Return the lines from the one that contains "Keep writing the" through the one that contains "BELT_Y, BELT_W, BELT_T, BELT_GAP", both included, exactly as written and with nothing added.

************

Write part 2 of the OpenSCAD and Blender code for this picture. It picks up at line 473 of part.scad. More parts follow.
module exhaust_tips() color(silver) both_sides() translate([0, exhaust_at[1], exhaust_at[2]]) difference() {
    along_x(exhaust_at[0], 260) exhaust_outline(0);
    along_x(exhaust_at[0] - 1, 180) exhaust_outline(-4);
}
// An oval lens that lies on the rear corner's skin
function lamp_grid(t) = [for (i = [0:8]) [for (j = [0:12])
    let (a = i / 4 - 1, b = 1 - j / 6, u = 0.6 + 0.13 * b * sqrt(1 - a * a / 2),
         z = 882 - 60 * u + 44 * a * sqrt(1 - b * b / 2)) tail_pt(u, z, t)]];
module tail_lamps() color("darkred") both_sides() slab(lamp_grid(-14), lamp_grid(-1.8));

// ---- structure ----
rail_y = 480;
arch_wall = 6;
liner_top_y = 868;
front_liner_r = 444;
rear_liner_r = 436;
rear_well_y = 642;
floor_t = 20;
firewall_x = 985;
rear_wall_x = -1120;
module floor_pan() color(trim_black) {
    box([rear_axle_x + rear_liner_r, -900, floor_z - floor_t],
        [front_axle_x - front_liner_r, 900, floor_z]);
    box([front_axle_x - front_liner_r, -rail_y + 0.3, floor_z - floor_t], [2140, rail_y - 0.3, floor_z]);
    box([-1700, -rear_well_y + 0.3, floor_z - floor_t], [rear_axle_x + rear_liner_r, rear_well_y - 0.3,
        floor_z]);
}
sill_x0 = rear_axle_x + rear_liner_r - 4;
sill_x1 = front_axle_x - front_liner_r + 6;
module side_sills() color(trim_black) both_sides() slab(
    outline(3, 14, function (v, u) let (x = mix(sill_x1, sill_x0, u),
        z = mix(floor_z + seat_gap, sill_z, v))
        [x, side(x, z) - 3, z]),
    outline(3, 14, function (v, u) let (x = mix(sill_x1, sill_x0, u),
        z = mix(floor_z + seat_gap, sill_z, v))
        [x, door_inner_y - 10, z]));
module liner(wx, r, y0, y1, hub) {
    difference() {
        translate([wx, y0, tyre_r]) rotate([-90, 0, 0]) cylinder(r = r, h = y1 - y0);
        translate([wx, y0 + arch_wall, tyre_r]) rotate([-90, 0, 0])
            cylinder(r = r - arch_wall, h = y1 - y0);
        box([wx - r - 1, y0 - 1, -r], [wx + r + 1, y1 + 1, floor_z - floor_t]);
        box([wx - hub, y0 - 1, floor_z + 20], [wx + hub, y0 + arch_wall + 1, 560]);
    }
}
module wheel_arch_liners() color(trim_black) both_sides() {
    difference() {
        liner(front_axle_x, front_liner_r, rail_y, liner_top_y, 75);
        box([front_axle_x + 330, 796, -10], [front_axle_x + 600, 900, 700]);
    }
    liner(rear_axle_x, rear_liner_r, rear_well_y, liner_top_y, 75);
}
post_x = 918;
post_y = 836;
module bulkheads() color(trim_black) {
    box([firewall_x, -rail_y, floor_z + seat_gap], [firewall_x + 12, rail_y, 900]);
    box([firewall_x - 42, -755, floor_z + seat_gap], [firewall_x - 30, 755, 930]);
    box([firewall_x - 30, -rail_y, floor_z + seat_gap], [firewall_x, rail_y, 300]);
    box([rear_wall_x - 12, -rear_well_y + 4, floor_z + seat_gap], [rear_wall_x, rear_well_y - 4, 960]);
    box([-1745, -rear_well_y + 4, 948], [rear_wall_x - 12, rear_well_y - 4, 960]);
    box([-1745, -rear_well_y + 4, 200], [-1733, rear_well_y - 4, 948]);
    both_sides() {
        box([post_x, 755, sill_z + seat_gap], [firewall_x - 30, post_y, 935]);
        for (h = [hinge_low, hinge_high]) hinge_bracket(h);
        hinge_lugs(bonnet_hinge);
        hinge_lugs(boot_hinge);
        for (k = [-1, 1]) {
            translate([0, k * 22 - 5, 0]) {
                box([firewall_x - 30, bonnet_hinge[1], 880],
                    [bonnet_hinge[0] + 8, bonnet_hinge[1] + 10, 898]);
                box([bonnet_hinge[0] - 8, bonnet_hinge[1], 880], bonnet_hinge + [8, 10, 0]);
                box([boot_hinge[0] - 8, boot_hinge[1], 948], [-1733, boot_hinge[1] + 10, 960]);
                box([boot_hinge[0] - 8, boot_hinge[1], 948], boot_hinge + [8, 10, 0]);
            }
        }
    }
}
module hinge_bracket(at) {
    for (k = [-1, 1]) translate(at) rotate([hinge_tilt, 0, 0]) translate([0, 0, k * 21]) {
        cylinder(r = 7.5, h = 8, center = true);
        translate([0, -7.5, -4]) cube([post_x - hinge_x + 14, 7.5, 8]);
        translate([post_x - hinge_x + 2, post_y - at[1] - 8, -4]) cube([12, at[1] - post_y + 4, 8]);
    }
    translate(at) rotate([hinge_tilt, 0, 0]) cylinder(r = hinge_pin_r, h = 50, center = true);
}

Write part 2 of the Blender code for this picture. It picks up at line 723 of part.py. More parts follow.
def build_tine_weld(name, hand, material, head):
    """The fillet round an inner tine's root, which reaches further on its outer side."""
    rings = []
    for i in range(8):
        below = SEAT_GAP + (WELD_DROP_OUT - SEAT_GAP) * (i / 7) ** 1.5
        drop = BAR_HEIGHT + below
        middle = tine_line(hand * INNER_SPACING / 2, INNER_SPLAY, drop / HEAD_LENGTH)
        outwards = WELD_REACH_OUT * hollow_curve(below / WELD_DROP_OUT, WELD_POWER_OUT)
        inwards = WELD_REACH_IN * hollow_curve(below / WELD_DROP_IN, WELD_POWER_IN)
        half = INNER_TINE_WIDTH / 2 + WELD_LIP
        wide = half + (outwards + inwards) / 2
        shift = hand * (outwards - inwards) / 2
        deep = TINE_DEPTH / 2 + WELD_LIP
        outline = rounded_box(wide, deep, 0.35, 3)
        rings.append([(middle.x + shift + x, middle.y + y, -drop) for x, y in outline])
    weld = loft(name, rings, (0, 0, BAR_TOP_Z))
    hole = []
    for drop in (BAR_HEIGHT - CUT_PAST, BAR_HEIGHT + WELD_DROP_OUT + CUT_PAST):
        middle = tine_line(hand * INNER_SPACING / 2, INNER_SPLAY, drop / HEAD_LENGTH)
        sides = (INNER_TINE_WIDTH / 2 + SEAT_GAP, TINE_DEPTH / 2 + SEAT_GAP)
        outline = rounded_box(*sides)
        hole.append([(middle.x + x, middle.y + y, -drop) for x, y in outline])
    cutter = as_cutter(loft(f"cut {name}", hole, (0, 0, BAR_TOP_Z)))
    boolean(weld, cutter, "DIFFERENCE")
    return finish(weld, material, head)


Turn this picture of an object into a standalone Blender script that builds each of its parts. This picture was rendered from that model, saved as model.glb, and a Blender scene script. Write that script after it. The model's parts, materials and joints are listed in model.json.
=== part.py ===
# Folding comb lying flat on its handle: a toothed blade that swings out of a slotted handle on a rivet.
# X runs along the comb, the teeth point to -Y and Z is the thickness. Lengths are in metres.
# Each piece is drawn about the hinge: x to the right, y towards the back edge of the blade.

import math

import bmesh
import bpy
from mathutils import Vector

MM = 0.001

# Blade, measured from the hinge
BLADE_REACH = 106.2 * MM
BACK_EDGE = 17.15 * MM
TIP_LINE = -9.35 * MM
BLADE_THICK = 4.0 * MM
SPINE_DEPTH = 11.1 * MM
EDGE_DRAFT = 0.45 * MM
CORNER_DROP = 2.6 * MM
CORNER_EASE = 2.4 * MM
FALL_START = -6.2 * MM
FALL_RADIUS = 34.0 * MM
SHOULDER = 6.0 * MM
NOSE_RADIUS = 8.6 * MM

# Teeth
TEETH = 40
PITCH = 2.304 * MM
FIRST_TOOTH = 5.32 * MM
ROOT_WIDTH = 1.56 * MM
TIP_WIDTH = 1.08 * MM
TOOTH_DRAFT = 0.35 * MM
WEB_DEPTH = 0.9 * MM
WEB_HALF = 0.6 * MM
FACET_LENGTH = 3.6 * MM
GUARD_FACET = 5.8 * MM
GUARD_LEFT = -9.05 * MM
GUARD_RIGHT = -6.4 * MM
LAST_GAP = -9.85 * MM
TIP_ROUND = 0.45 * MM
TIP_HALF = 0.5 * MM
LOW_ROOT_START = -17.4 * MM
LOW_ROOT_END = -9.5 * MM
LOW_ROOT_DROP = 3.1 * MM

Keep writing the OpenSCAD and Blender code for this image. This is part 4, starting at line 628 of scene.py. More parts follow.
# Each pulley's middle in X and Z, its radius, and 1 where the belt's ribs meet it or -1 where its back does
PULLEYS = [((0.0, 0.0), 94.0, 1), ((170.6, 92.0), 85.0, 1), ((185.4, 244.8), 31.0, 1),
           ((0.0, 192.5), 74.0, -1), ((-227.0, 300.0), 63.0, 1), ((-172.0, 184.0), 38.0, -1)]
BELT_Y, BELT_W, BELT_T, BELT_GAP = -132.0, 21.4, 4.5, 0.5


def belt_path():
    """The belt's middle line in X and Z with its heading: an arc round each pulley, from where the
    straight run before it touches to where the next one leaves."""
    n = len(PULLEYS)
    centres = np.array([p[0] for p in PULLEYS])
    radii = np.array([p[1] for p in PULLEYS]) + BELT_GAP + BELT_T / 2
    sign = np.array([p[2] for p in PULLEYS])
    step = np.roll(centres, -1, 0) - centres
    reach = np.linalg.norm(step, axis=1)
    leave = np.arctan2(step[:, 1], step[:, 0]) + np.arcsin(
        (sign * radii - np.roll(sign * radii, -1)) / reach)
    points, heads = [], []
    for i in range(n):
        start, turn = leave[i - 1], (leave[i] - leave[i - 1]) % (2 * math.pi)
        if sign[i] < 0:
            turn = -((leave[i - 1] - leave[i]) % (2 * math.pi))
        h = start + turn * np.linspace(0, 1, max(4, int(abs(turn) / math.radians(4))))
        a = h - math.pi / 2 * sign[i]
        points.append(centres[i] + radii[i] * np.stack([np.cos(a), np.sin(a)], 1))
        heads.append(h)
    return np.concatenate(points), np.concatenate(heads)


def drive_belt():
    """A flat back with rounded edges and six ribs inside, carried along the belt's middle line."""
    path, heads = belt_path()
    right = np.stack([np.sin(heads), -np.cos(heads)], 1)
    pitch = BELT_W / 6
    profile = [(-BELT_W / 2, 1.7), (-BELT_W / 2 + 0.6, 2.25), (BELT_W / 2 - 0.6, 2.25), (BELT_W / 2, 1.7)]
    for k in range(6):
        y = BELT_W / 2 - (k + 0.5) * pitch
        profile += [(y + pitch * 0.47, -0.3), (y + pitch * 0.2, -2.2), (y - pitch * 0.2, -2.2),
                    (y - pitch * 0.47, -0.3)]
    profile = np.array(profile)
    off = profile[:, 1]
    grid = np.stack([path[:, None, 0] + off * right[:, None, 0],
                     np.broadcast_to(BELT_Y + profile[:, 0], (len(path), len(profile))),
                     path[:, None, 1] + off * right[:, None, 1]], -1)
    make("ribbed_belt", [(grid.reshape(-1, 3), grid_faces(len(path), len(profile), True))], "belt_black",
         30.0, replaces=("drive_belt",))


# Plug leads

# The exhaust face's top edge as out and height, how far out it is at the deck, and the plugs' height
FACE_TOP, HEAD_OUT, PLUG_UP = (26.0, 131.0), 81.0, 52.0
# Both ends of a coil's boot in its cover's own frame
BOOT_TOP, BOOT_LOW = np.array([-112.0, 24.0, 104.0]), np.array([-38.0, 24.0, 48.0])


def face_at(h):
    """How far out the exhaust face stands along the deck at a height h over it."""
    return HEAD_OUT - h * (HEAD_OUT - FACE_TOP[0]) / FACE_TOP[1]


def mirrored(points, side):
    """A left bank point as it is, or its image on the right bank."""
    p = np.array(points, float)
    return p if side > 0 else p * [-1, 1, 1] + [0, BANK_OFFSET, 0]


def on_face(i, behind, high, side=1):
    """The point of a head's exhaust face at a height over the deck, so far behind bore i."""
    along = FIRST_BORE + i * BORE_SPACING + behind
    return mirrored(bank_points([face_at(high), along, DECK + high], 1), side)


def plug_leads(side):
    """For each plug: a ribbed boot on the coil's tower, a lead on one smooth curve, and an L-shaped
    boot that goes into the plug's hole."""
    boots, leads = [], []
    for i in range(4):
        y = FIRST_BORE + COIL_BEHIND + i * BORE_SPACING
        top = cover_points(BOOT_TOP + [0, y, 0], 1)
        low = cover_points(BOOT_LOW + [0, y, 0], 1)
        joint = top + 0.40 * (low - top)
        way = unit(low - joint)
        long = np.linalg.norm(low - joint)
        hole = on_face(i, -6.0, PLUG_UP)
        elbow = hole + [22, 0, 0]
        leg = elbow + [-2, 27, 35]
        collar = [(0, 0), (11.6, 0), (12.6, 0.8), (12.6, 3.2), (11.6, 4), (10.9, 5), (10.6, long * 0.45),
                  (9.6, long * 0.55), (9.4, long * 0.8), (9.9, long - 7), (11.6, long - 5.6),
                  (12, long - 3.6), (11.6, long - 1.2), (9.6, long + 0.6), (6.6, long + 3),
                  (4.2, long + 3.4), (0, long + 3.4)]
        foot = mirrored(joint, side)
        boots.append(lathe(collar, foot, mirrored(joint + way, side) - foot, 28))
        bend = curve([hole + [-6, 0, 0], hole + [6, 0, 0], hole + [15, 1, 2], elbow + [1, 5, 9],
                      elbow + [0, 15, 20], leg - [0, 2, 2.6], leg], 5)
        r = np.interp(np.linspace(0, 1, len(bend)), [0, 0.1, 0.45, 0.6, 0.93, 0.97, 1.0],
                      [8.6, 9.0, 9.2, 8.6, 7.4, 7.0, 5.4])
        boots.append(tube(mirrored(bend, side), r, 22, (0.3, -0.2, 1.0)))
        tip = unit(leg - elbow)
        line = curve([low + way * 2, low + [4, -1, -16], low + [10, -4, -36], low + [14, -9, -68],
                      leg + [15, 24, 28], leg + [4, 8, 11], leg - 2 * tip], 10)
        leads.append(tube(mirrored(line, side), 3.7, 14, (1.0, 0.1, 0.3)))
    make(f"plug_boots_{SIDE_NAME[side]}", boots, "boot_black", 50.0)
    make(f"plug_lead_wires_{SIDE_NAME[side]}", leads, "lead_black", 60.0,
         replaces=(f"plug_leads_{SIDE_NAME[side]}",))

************

SOLVED EXERCISE =>
Keep writing the OpenSCAD and Blender code for this image. This is part 4, starting at line 628 of scene.py. More parts follow.
# Each pulley's middle in X and Z, its radius, and 1 where the belt's ribs meet it or -1 where its back does
PULLEYS = [((0.0, 0.0), 94.0, 1), ((170.6, 92.0), 85.0, 1), ((185.4, 244.8), 31.0, 1),
           ((0.0, 192.5), 74.0, -1), ((-227.0, 300.0), 63.0, 1), ((-172.0, 184.0), 38.0, -1)]
BELT_Y, BELT_W, BELT_T, BELT_GAP = -132.0, 21.4, 4.5, 0.5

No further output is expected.